Webb’s six-inning quality start — capped with a standing ovation — epitomized the SF rotation’s first-half dominance. 

But if the Giants have baseball’s best rotation and the fourth best offense — at least in runs per game — why are they just floating over .500? 

Some of the little things just haven’t been as sharp as they were last year, and as they should be. 

Austin Slater got cut down at third for the final out of the second inning in what was likely a mental mistake. Making the third out at third is taboo, and it didn’t look like Slater was running at full-speed for some reason. 

Slater’s head-scratching out was microcosmic of mental lapses that have sprouted too often for the Giants — on the base paths but more often in the field. In the eighth inning, Thairo Estrada got eaten up by a playable ball, resulting in an infield single; a harsher scorer would’ve given him his seventh error of the season.

The physical limitations of the sports worst ranked defense likely won’t course-correct, but the missed cutoff men, incorrect situational decisions and miscellaneous brain farts could. 

Neither Slater’s out nor Estrada’s misplay cost the Giants, who jumped over Jason Alexander for five runs in the third and added two more in the sixth with Belt’s homer.
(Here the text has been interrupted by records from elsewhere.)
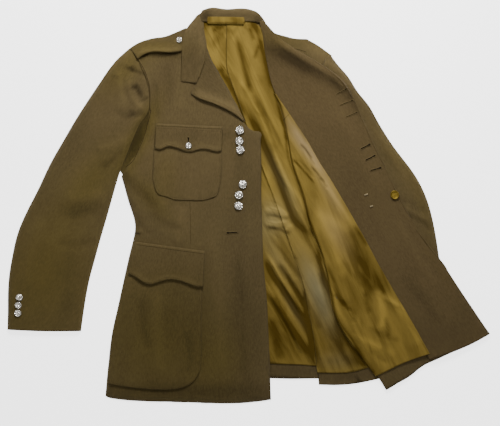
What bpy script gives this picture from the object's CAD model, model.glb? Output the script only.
"""Service jacket laid open on its back, dressed for a picture taken from straight above.

Each piece of cloth starts from its solid's upper side, is made finer, gets its creases from
the tables below and a thin wall. Tables are in millimetres, x to the right, y to the collar.
"""
import math
import bmesh
import bpy
import numpy as np
from bpy.props import FloatProperty, FloatVectorProperty, PointerProperty
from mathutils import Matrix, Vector
from mathutils.bvhtree import BVHTree


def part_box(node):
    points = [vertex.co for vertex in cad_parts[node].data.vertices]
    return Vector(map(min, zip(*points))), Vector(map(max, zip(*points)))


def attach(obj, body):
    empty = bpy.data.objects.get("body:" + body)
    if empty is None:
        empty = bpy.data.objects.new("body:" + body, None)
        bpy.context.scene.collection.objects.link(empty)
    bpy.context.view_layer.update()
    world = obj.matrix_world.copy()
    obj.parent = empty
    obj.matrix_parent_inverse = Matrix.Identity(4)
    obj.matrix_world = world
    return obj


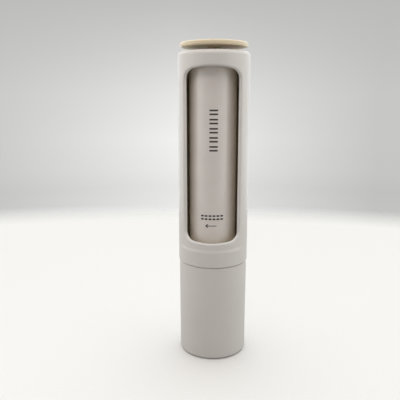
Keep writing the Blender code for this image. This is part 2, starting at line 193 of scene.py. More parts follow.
def place(obj, body, slot, *nodes):
    """Puts a piece on its body and hides the CAD nodes that it stands for. The slot argument is not used."""
    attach(obj, body)
    if nodes:
        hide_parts(*nodes)


# Turned shapes ---------------------------------------------------------------------------------


def profile(corners, closed=True):
    """Runs of (points, normals) along an outline of (r, z, fillet) corners.

    The outline goes out along the top, down the outer side, in along the bottom and up the bore.
    An open outline starts and ends where it is told to, such as on the axis.
    """
    points = [np.array(corner[:2], float) for corner in corners]
    fillets = [corner[2] if len(corner) > 2 else EDGE for corner in corners]
    count = len(points)
    ways = [unit(points[(i + 1) % count] - points[i]) for i in range(count)]
    bends = []
    for i in range(count):
        before = ways[i - 1]
        after = ways[i]
        turn = math.acos(max(-1.0, min(1.0, float(before @ after))))
        if (not closed and i in (0, count - 1)) or turn < STRAIGHT or not fillets[i]:
            bends.append((points[i], points[i], None))
            continue
        first = np.array([-before[1], before[0]])
        last = np.array([-after[1], after[0]])
        bulge = 1.0 if after @ first < 0 else -1.0
        reach = fillets[i] * math.tan(turn / 2)
        start = points[i] - before * reach
        centre = start - bulge * fillets[i] * first
        steps = max(2, math.ceil(turn / ARC_ANGLE))
        share = np.linspace(0, 1, steps + 1)[:, None]
        normals = (np.sin((1 - share) * turn) * first + np.sin(share * turn) * last) / math.sin(turn)
        arc = centre + bulge * fillets[i] * normals
        bends.append((start, points[i] + after * reach, (arc, normals)))
    runs = []
    for i in range(count if closed else count - 1):
        begin = bends[i][1]
        end, _, arc = bends[(i + 1) % count]
        if np.linalg.norm(end - begin) > WELD:
            normal = np.array([-ways[i][1], ways[i][0]])
            runs.append((np.array([begin, end]), np.array([normal, normal])))
        if arc:
            runs.append(arc)
    return runs


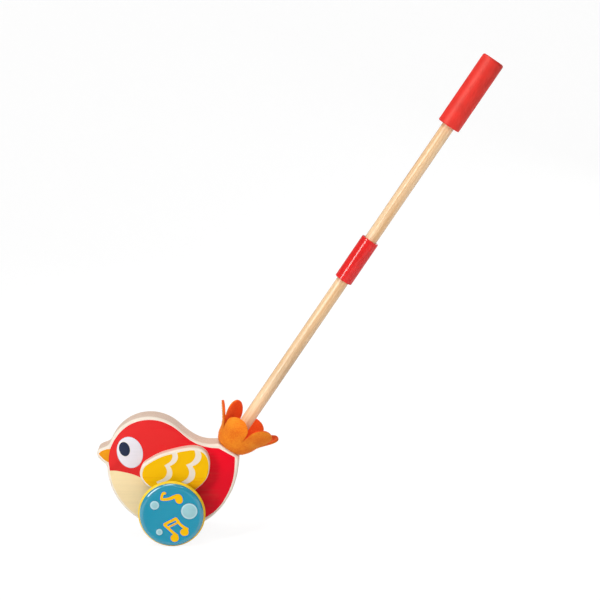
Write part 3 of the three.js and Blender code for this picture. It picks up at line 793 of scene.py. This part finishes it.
def on_axle(side, offset):
    """Turns a profile's axis outwards along the axle on one side, from an offset off the middle."""
    facing = Matrix.Rotation(math.radians(-90 if side > 0 else 90), 4, "X")
    return Matrix.Translation(Vector((axle_x, side * offset, axle_height)) * MM) @ facing


axle_bore = axle_radius + fit_gap
bore_edge = 0.3
axle_grip = 9.5
wheel_inside = 31.4
wheel_radius = 36.3
wheel_thickness = 14.5
wheel_round = 3.4
face_round = 4.8
tyre_radius = 3
tyre_proud = 1.9
tyre_offset = 7.3
tyre_middle = wheel_radius + tyre_proud - tyre_radius
groove = tyre_radius + fit_gap
groove_angle = math.degrees(math.acos((wheel_radius - tyre_middle) / groove))
wheel_profile = [
    (0, axle_grip), (axle_bore, axle_grip), (axle_bore, bore_edge), (axle_bore + bore_edge, 0),
    *rounded(wheel_radius - wheel_round, wheel_round, wheel_round, -90, 0),
    *rounded(tyre_middle, tyre_offset, groove, -groove_angle, groove_angle - 360, 20),
    *rounded(wheel_radius - face_round, wheel_thickness - wheel_round, face_round, 0, 90, 18, wheel_round),
    (0, wheel_thickness),
]
wheel_sides = 144
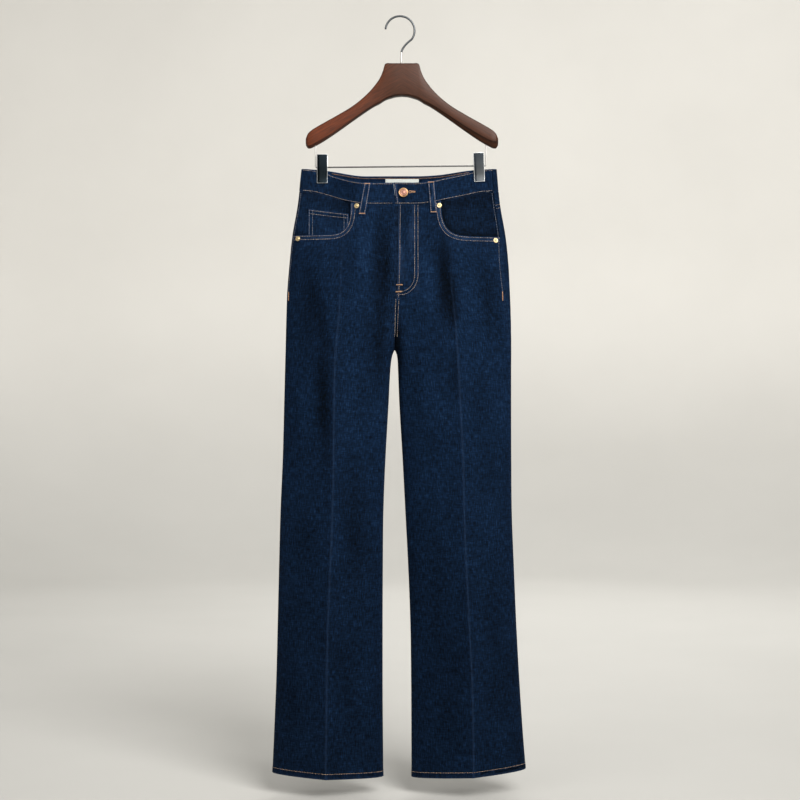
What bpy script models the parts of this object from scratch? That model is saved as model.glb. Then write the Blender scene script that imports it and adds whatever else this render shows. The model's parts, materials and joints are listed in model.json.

Four of San Francisco’s five third-inning runs came with two outs. In a 2-2 count with two runners in scoring position, Joey Bart chopped an infield single. He would have almost certainly struck out in that situation a month ago, before he was sent down for a mental and physical reset. 

But Bart’s recent surge — he’s 8-for-29 with two homers since returning to the big club — has inspired optimism and portends well for the second half. 

The rookie catcher doesn’t need to be a star, but there’s so much value in his ability to contribute. Because he legged out the infield single, Bart brought Wade up to the plate with two runners on. 

Wade then torched his third career Splash Hit. The Giants’ fourth dinger into the drink of 2022 ensured a series victory over the first-place Brewers. The 95th ever Splash Hit by a Giant stretched the lead to blowout territory. 

It cannonballed the Giants into the second half.